Begin THE RECORDS
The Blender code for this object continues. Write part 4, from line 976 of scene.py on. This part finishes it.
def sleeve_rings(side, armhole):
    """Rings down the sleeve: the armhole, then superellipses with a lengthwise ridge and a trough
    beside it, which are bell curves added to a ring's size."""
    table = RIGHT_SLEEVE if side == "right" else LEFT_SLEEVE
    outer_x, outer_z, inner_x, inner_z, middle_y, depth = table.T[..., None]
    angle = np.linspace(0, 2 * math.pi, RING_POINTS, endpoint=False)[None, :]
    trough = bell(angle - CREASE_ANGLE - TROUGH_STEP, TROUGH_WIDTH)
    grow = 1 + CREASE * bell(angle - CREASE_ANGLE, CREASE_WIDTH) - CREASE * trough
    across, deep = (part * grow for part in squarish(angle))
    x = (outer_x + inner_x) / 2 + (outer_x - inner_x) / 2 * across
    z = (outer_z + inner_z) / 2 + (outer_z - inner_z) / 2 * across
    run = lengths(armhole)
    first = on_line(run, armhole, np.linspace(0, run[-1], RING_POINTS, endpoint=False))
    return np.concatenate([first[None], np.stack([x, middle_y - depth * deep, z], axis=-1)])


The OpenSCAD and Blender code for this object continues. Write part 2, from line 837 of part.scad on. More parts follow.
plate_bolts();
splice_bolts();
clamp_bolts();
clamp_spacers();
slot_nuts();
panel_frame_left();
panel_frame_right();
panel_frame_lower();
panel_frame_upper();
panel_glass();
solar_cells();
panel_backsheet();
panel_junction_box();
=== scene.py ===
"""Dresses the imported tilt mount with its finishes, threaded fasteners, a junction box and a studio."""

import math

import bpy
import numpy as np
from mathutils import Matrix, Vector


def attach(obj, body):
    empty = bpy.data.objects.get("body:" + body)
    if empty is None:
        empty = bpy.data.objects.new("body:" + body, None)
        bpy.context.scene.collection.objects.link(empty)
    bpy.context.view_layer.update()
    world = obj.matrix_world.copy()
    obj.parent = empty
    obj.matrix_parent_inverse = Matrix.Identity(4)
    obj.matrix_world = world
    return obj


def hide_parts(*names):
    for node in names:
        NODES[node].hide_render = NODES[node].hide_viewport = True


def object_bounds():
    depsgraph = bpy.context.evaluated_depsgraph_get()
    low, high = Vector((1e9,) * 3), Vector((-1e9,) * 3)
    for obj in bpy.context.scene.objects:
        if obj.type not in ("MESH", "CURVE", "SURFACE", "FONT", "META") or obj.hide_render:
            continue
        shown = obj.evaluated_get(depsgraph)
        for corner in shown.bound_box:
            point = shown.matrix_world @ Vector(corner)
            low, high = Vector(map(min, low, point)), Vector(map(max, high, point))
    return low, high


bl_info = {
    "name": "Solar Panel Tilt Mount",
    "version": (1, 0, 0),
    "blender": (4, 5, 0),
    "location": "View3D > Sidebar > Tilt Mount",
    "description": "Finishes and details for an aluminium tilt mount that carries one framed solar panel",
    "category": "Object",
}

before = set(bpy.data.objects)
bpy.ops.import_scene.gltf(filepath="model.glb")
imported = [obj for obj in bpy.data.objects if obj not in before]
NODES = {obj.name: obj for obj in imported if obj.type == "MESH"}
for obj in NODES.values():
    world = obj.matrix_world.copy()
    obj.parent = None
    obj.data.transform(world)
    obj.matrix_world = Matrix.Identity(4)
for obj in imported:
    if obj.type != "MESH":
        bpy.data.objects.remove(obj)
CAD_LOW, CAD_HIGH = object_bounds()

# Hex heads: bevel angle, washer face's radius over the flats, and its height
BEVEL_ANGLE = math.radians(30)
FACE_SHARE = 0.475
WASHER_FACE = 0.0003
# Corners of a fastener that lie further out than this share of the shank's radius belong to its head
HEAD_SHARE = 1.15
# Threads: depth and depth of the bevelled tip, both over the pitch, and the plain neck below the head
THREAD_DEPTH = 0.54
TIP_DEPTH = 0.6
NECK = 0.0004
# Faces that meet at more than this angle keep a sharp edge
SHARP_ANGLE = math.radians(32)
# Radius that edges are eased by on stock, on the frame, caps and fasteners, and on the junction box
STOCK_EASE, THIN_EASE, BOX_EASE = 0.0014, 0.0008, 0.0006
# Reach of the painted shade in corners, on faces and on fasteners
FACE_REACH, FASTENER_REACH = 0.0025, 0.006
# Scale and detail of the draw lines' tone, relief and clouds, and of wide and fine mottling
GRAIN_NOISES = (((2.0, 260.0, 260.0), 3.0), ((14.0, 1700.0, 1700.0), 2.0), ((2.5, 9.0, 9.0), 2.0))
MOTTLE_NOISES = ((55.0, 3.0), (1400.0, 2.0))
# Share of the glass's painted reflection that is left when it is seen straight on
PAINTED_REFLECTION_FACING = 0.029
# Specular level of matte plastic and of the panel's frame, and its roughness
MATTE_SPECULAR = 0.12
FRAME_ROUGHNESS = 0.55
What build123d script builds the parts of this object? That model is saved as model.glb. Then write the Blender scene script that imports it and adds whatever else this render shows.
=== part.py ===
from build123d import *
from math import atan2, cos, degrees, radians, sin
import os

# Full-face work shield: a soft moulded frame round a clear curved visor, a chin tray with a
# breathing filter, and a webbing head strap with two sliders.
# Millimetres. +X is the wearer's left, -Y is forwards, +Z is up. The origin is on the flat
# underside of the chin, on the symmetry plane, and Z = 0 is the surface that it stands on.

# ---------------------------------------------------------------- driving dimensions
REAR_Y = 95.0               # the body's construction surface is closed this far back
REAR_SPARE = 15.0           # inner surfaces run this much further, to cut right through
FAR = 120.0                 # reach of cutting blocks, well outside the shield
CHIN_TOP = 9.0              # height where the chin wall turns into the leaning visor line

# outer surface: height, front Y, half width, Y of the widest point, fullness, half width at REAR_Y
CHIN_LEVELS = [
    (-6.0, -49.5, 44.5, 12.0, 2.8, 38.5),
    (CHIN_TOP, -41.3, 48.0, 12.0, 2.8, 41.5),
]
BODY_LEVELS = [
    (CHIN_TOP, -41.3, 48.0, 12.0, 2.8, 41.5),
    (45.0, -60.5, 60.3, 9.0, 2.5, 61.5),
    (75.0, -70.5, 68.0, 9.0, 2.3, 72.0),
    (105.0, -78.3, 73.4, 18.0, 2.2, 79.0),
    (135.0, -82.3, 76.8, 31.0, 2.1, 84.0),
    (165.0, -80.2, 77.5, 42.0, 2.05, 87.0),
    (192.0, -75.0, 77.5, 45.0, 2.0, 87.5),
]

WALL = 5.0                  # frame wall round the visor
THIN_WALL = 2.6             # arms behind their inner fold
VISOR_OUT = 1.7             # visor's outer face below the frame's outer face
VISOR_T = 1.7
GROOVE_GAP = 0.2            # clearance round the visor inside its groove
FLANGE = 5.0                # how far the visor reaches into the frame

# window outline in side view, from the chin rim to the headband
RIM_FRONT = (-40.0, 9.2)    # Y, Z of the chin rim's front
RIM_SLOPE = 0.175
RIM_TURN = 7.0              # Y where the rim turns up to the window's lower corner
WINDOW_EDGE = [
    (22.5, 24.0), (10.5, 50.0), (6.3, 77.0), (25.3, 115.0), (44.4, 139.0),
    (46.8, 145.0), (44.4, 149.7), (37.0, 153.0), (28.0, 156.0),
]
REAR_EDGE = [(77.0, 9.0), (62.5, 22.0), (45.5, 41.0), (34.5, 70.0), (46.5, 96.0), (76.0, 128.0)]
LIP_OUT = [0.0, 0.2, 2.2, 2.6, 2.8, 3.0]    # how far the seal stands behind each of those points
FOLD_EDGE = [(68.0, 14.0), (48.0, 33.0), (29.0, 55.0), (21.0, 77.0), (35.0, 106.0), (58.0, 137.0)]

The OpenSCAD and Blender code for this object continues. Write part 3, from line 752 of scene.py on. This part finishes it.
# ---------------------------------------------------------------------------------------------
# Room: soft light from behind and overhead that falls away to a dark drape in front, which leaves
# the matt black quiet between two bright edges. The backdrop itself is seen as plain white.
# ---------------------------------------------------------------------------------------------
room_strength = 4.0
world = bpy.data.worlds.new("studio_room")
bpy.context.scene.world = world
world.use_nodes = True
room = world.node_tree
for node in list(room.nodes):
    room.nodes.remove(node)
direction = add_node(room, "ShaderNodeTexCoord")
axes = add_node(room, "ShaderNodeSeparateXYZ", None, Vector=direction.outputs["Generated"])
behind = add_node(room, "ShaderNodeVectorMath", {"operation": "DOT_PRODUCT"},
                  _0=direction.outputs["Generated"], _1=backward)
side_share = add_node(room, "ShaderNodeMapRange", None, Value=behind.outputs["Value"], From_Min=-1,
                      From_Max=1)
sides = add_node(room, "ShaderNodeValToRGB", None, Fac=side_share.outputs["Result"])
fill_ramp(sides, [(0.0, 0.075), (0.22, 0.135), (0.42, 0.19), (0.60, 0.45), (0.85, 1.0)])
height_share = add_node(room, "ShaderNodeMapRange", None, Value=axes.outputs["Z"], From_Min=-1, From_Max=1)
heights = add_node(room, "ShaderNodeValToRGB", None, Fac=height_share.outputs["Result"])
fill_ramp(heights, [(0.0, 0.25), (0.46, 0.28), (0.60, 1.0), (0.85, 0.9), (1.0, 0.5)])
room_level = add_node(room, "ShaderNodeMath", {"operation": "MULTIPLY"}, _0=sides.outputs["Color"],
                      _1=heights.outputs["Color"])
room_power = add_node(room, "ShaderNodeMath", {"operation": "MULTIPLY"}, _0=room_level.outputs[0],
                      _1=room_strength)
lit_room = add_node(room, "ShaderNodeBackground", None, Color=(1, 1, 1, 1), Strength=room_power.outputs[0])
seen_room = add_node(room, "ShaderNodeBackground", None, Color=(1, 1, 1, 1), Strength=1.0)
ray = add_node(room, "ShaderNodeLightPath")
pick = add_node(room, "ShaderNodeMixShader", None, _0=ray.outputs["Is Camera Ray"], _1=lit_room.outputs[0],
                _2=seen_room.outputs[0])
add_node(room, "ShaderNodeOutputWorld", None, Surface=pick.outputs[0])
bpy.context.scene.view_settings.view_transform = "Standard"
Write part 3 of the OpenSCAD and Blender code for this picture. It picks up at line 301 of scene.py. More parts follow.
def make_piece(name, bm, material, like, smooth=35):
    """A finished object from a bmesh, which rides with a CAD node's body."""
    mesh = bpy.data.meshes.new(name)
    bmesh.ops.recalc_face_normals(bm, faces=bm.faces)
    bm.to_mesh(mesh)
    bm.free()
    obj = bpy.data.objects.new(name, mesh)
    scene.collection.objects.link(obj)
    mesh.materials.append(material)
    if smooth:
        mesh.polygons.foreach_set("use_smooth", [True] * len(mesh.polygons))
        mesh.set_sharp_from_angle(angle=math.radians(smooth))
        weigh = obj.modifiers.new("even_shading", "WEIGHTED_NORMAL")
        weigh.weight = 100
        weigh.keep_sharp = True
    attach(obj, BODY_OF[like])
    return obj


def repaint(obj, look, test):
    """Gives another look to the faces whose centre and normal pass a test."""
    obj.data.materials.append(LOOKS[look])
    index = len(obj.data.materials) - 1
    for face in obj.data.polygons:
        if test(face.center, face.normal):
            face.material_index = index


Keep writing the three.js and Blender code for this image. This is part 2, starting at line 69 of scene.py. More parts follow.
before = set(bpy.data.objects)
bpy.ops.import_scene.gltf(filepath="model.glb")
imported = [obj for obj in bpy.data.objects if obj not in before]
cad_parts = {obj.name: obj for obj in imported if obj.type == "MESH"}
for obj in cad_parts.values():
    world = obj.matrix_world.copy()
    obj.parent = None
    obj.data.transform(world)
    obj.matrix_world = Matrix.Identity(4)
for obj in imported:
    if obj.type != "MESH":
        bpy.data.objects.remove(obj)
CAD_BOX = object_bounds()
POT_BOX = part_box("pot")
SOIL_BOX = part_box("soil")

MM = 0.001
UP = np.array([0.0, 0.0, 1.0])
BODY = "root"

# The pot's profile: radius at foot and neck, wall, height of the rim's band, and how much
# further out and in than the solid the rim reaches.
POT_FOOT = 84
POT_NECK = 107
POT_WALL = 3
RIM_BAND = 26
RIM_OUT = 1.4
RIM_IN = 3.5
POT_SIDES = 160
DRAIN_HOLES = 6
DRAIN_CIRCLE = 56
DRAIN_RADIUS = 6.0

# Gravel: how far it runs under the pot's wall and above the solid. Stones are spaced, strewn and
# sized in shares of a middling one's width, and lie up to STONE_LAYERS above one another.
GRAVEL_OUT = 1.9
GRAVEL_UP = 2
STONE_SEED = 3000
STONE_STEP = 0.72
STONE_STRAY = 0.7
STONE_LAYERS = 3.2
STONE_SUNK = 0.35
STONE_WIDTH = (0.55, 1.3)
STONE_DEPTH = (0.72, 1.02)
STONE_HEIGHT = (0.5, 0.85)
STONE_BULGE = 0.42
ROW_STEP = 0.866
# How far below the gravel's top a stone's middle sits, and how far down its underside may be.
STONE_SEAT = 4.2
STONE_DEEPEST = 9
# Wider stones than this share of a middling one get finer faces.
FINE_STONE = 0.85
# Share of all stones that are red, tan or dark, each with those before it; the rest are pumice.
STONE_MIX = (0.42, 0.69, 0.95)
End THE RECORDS
### REQUIRED TASK
Using the data above, transcribe the lines that run from the line with "on. More parts follow." to the line with "Vector(map(max, high, point))", both ends kept, and output nothing else.

### TASK RESULT
The OpenSCAD and Blender code for this object continues. Write part 2, from line 837 of part.scad on. More parts follow.
plate_bolts();
splice_bolts();
clamp_bolts();
clamp_spacers();
slot_nuts();
panel_frame_left();
panel_frame_right();
panel_frame_lower();
panel_frame_upper();
panel_glass();
solar_cells();
panel_backsheet();
panel_junction_box();
=== scene.py ===
"""Dresses the imported tilt mount with its finishes, threaded fasteners, a junction box and a studio."""

import math

import bpy
import numpy as np
from mathutils import Matrix, Vector


def attach(obj, body):
    empty = bpy.data.objects.get("body:" + body)
    if empty is None:
        empty = bpy.data.objects.new("body:" + body, None)
        bpy.context.scene.collection.objects.link(empty)
    bpy.context.view_layer.update()
    world = obj.matrix_world.copy()
    obj.parent = empty
    obj.matrix_parent_inverse = Matrix.Identity(4)
    obj.matrix_world = world
    return obj


def hide_parts(*names):
    for node in names:
        NODES[node].hide_render = NODES[node].hide_viewport = True


def object_bounds():
    depsgraph = bpy.context.evaluated_depsgraph_get()
    low, high = Vector((1e9,) * 3), Vector((-1e9,) * 3)
    for obj in bpy.context.scene.objects:
        if obj.type not in ("MESH", "CURVE", "SURFACE", "FONT", "META") or obj.hide_render:
            continue
        shown = obj.evaluated_get(depsgraph)
        for corner in shown.bound_box:
            point = shown.matrix_world @ Vector(corner)
            low, high = Vector(map(min, low, point)), Vector(map(max, high, point))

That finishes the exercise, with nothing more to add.